Objective. Report every line in the listing that contains the string "Continue".

Available data.
·····
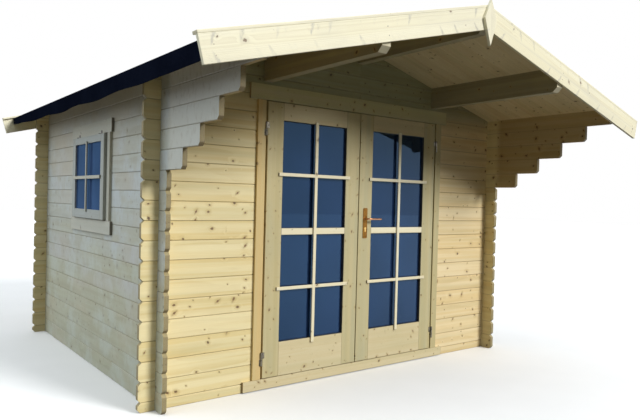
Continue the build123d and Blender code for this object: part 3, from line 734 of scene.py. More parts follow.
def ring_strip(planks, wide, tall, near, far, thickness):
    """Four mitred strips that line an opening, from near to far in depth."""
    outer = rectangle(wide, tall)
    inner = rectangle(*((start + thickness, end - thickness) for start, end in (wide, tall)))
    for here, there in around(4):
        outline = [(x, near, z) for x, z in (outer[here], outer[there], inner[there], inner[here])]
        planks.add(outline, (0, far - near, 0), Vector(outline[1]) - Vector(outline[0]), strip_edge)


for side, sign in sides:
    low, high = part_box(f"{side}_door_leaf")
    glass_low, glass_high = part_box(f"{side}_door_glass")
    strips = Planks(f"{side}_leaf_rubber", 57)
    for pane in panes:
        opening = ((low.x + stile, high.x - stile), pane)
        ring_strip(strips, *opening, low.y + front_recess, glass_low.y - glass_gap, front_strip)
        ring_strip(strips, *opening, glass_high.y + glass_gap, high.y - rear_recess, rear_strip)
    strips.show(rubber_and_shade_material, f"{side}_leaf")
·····
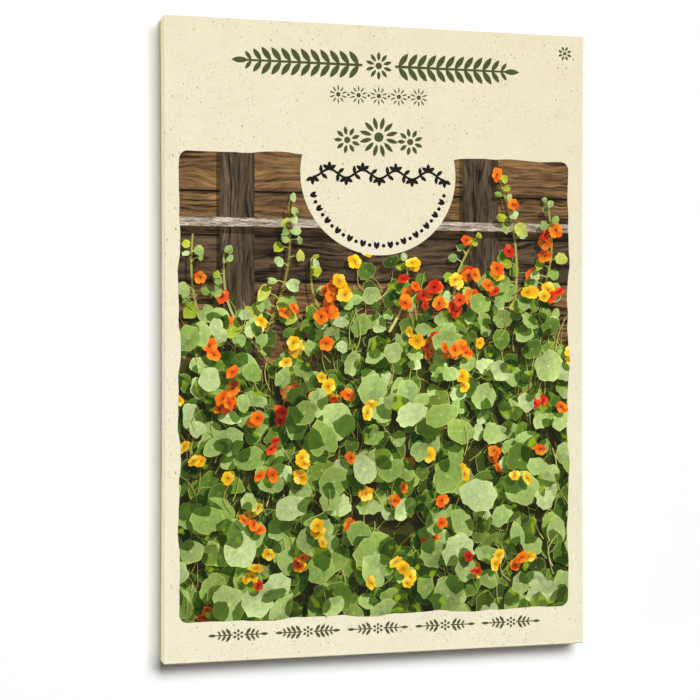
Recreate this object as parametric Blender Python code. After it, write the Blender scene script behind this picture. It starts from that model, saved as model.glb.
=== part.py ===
·····
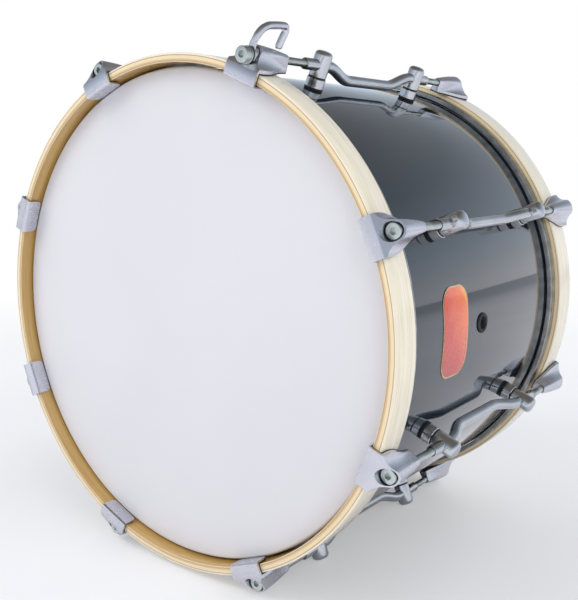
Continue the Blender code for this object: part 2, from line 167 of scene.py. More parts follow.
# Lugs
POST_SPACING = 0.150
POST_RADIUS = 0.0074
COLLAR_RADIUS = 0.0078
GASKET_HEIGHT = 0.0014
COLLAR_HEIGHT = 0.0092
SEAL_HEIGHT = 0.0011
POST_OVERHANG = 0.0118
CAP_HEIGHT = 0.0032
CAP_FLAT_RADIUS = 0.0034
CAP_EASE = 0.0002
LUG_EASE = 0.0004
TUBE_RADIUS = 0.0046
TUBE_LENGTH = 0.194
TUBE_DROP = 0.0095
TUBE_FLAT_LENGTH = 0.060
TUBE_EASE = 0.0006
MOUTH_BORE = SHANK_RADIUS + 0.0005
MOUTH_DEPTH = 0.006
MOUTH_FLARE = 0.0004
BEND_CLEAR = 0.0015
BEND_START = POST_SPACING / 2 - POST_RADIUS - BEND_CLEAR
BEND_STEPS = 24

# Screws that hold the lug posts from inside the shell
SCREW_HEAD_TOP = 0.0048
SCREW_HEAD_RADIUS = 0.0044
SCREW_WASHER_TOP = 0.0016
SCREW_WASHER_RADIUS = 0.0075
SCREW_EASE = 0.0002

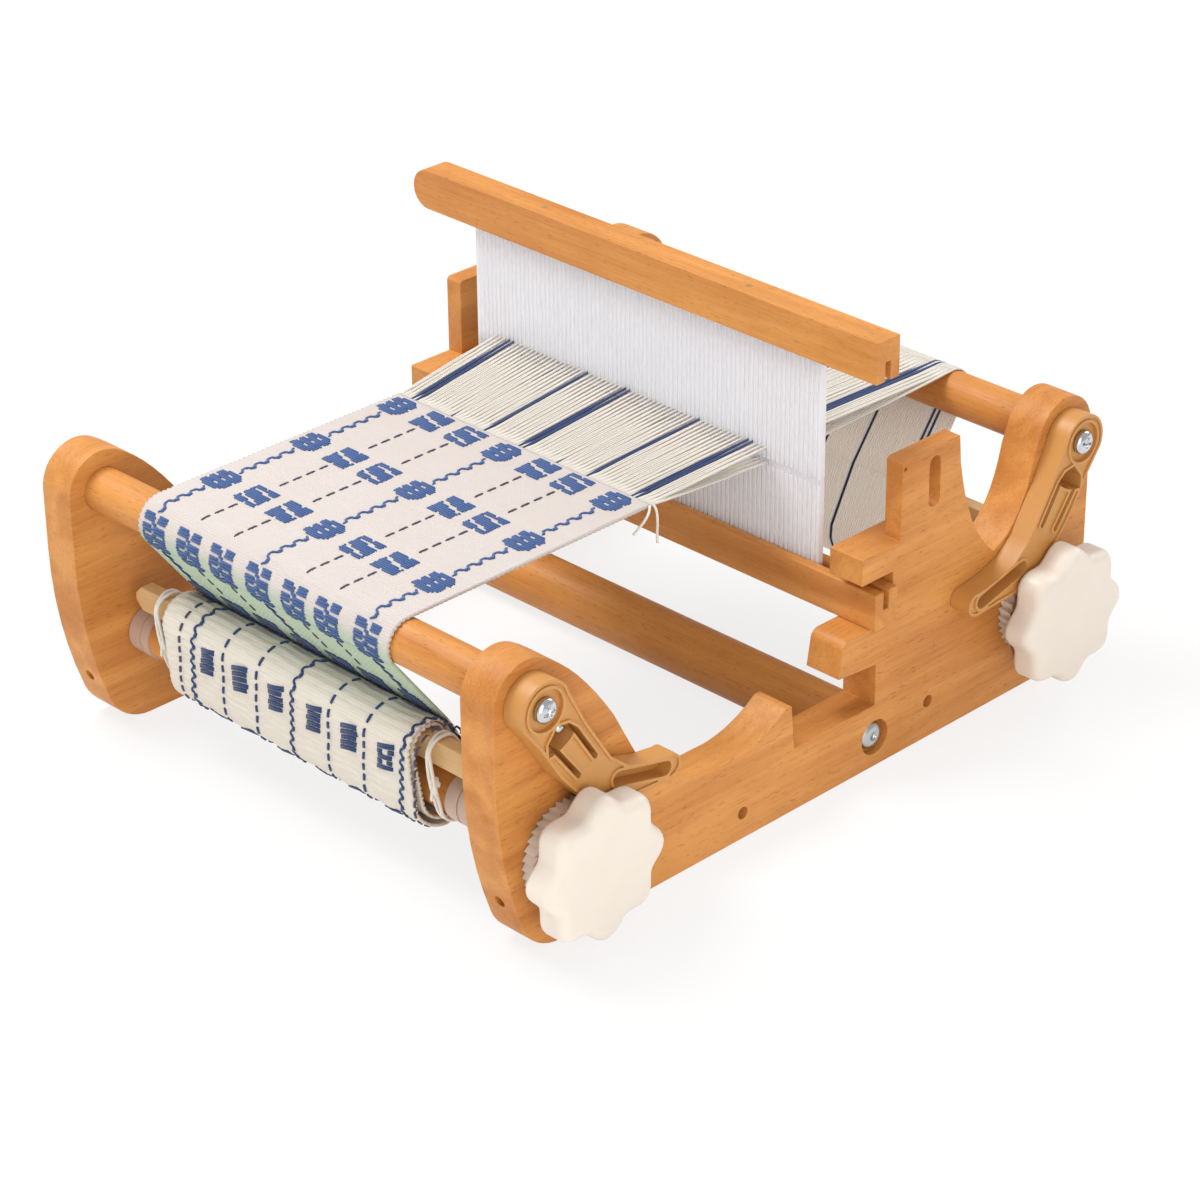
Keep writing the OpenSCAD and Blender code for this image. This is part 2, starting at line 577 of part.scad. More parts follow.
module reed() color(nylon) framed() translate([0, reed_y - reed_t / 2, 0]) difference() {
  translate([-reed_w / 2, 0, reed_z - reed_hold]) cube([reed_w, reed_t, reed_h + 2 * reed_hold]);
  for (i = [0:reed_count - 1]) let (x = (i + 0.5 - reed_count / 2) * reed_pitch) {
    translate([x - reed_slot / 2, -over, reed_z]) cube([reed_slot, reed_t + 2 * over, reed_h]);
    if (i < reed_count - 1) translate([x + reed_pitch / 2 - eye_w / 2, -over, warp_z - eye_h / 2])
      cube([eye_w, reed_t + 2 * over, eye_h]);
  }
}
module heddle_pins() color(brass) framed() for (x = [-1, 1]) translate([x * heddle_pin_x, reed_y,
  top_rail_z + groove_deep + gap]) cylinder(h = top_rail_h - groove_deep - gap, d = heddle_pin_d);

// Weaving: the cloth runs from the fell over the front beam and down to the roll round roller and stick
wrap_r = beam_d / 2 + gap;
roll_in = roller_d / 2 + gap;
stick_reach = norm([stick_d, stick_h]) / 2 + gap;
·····
Expected answer.
Continue the build123d and Blender code for this object: part 3, from line 734 of scene.py. More parts follow.
Continue the Blender code for this object: part 2, from line 167 of scene.py. More parts follow.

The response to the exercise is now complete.